• _Task statement_
Find and return each line containing "body".

#### Data provided ####

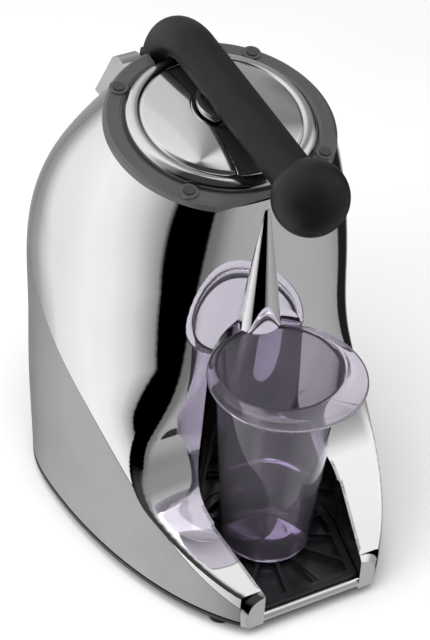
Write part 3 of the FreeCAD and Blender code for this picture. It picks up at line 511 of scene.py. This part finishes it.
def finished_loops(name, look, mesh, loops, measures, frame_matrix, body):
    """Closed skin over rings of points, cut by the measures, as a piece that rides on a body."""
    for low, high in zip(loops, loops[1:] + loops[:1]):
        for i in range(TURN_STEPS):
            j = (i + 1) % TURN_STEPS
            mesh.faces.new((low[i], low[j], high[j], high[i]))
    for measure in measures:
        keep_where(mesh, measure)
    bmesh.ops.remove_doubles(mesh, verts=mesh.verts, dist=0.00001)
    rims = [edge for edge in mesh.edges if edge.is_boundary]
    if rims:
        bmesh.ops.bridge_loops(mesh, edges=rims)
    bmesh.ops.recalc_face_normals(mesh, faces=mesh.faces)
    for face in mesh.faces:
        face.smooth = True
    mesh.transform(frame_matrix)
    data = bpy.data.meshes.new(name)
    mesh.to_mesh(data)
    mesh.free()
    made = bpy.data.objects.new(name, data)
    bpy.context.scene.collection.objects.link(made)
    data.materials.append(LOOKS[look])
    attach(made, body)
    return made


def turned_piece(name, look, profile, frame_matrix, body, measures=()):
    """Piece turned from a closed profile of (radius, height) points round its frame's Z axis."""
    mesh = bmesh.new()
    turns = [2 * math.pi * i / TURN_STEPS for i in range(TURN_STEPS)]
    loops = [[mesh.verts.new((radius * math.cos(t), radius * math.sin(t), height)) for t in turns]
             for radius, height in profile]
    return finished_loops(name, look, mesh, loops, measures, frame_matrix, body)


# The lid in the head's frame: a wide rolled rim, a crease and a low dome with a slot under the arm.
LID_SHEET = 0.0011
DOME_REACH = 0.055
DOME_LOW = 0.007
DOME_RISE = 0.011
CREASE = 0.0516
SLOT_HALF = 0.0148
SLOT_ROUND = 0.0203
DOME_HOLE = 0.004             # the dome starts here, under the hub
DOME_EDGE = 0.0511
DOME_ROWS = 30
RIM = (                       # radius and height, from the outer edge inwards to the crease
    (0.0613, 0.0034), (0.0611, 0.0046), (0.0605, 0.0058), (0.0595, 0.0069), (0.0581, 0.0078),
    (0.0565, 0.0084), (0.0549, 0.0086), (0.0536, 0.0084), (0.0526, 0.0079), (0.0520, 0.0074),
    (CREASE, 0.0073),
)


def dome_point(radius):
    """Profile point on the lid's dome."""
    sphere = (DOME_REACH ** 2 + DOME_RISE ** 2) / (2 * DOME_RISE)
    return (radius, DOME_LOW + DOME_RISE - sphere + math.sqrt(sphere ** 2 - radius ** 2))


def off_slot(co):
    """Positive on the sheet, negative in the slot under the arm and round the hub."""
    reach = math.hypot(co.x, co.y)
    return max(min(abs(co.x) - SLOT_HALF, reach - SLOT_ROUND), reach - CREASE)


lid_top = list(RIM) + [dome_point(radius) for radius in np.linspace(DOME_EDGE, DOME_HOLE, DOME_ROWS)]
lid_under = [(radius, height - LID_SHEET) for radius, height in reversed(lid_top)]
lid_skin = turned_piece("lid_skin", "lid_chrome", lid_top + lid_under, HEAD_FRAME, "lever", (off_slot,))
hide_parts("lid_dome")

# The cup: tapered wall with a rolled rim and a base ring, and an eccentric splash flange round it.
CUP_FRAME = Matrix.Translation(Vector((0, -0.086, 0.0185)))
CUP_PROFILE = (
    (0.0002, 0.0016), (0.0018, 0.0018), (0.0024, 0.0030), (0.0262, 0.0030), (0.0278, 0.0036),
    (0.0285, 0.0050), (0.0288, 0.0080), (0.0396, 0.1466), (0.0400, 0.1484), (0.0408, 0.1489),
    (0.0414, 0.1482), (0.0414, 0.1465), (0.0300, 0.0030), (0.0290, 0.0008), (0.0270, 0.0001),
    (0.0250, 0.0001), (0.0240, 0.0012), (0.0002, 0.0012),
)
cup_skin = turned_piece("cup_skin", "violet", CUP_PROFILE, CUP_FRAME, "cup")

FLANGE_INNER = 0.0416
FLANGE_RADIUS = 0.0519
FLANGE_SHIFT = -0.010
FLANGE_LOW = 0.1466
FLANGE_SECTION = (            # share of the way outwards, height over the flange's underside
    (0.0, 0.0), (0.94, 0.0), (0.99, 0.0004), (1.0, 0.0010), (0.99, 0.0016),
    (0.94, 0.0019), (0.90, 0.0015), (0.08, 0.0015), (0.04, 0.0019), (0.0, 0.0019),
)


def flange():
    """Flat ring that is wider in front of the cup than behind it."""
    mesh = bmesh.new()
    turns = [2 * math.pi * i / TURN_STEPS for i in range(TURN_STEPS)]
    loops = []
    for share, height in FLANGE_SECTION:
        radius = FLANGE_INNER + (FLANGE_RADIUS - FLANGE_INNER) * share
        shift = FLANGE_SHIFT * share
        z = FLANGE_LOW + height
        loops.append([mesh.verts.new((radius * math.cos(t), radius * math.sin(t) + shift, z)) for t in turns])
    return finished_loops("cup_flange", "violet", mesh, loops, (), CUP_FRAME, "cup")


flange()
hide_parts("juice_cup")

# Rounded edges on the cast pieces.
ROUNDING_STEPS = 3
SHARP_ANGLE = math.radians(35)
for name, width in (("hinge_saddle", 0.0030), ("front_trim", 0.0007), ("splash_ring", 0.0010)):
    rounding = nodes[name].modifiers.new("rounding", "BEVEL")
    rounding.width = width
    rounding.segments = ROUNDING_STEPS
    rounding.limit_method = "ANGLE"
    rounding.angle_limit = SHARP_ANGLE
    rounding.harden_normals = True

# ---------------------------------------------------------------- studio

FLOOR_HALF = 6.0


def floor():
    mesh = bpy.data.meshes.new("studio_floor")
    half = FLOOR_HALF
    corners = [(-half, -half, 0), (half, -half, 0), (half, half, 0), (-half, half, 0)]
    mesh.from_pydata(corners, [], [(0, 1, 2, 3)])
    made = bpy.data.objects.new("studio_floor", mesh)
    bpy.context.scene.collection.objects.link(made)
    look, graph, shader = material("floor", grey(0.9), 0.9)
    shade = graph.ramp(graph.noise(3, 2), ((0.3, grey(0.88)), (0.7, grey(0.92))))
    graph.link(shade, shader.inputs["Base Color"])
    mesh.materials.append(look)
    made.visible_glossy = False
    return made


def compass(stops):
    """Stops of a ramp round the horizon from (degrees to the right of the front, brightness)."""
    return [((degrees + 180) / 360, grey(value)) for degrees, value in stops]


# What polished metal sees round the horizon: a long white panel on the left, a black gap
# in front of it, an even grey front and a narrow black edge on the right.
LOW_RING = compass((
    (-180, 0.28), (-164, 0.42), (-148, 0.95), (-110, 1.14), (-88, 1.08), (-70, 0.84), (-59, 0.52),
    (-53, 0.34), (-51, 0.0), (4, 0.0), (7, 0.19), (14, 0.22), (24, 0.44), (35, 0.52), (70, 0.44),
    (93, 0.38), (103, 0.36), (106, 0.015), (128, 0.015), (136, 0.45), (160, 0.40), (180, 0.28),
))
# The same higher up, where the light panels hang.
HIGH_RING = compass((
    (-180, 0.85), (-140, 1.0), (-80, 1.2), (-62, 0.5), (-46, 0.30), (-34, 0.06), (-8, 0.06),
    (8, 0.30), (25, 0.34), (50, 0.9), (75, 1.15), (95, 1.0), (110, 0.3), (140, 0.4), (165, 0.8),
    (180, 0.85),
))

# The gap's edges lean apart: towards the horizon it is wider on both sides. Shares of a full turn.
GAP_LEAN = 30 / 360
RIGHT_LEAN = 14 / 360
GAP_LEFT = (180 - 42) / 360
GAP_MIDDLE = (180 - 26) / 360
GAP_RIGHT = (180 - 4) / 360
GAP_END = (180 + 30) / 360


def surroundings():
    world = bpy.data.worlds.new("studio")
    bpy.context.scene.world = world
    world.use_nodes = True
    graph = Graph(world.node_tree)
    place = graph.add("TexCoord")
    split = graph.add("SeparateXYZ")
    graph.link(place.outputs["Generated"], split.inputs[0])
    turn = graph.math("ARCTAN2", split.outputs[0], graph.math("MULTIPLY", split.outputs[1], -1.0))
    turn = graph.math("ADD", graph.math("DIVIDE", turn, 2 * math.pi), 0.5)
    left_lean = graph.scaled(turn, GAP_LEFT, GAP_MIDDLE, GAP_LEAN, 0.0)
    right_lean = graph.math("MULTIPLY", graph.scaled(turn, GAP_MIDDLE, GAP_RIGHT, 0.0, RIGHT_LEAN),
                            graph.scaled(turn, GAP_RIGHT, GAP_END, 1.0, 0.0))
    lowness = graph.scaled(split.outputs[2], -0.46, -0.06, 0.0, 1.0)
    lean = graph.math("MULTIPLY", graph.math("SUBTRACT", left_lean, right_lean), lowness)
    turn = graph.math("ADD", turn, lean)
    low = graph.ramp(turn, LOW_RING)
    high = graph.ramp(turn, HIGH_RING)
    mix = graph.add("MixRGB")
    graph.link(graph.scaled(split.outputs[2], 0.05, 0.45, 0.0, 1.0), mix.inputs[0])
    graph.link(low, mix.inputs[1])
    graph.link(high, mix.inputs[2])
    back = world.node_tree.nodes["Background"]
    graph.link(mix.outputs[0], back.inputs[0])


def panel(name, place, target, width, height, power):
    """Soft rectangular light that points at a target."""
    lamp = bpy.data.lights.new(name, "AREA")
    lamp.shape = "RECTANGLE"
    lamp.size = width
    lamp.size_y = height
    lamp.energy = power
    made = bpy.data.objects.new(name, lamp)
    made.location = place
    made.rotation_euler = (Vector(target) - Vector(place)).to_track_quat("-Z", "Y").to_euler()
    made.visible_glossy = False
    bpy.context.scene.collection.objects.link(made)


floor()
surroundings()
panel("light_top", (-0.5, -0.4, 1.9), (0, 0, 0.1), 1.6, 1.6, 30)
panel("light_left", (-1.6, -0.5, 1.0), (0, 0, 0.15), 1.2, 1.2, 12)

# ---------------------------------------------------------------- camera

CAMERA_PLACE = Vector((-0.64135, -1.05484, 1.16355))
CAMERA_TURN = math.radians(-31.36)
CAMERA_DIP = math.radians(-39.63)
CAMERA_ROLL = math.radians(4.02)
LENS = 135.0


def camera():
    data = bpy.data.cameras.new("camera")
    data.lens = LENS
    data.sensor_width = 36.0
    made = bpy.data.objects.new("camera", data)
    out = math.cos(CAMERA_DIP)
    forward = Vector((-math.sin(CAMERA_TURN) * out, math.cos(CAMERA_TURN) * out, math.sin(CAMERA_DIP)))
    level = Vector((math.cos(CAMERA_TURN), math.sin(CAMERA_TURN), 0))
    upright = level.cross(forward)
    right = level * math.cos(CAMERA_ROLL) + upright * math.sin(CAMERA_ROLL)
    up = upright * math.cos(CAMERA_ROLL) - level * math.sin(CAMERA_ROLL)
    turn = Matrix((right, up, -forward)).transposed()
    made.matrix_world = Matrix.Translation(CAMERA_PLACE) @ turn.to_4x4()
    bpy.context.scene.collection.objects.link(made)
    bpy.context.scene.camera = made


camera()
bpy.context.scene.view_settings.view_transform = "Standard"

####

• _Problem solution_
def finished_loops(name, look, mesh, loops, measures, frame_matrix, body):
    """Closed skin over rings of points, cut by the measures, as a piece that rides on a body."""
    attach(made, body)
def turned_piece(name, look, profile, frame_matrix, body, measures=()):
    return finished_loops(name, look, mesh, loops, measures, frame_matrix, body)